Notice when the downward spiral begins: it starts with ungratefulness. When we cease to recognize that God is the giver of good gifts, we stop seeing those gifts as gifts, while simultaneously complaining when something doesn’t go right. Thus, God gets none of the credit for blessing us, but He gets most of the blame when things go wrong. It is an intellectually dishonest posture.

The apostle James instructs us to take up a different posture, where we trust that “every good and perfect gift comes from above.” (James 1:21)

As believers, we need to begin to acknowledge those gifts again, and if we cannot see them right away, we need to look for them.

Practicing Gratitude

1 – In your personal time with Him, enter His gates with thanksgiving.

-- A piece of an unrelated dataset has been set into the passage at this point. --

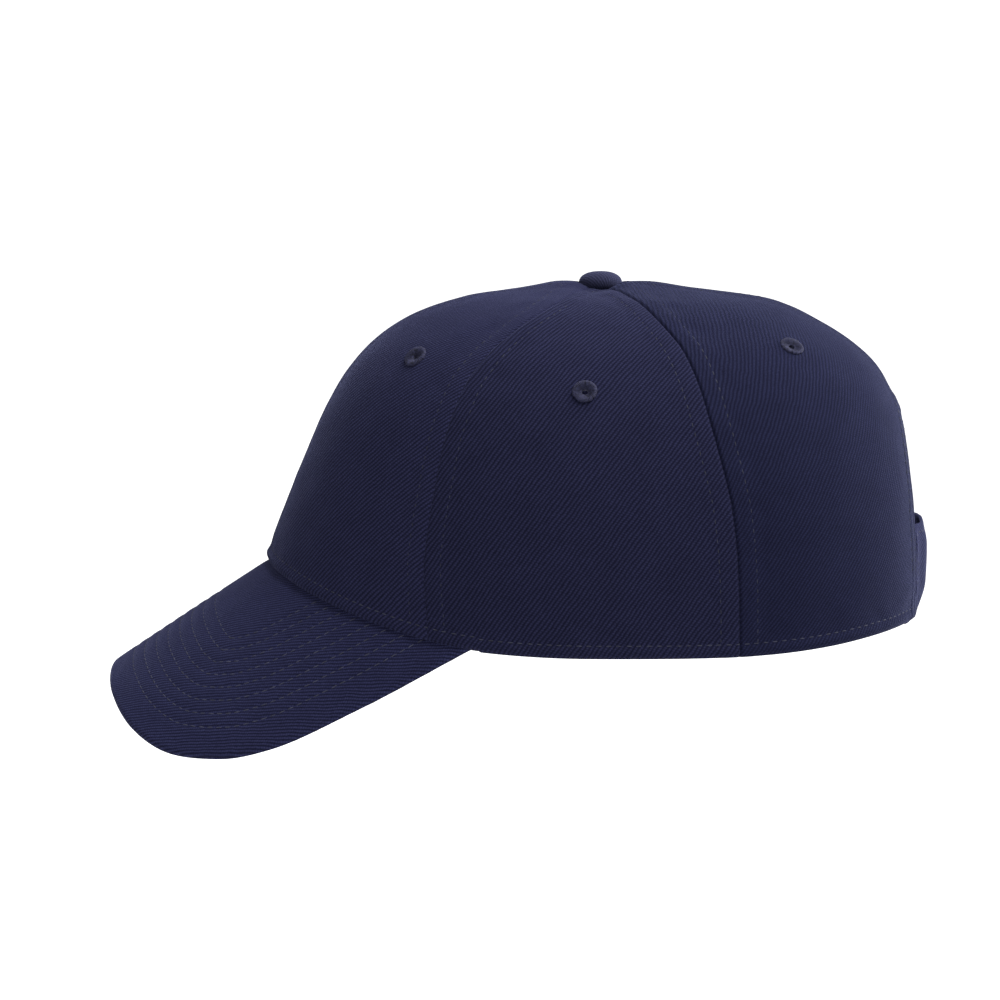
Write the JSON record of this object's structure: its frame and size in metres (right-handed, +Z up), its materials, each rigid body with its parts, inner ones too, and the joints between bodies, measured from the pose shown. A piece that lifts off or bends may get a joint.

Start with the obvious blessings. (For example, Are you breathing? Thank Him. Is it a new day? Thank Him. Is the sun shining? Thank Him for the sun. Is it raining? Thank Him for the rain. Is it still true that Jesus dies for you? Yes. Thank Him again. Do you have people who love you? Thank Him. Place to sleep? Food to eat? If you can’t think of anything to thank Him for, ask yourself, “what blessings do I have in my life that I wouldn’t have had 200 years ago.” Start there.

2 – Practice thanking other people throughout the day
Thank people for the small things: family, friends, even customer service representatives who serve you during the day.

3 – Insert gratitude in your requests
Like Paul said in Phil 4, mix them together. Don’t pretend life is easy if it’s hard, but don’t despair, either. Present your requests to God with thanksgiving!

4 – Actively look for the hand of God
Search your heart. Think back on where you have been, and the times where He has worked on your behalf. Bring those times back to mind. Investigate your own history. Look for His hand, and when you find it, thank Him.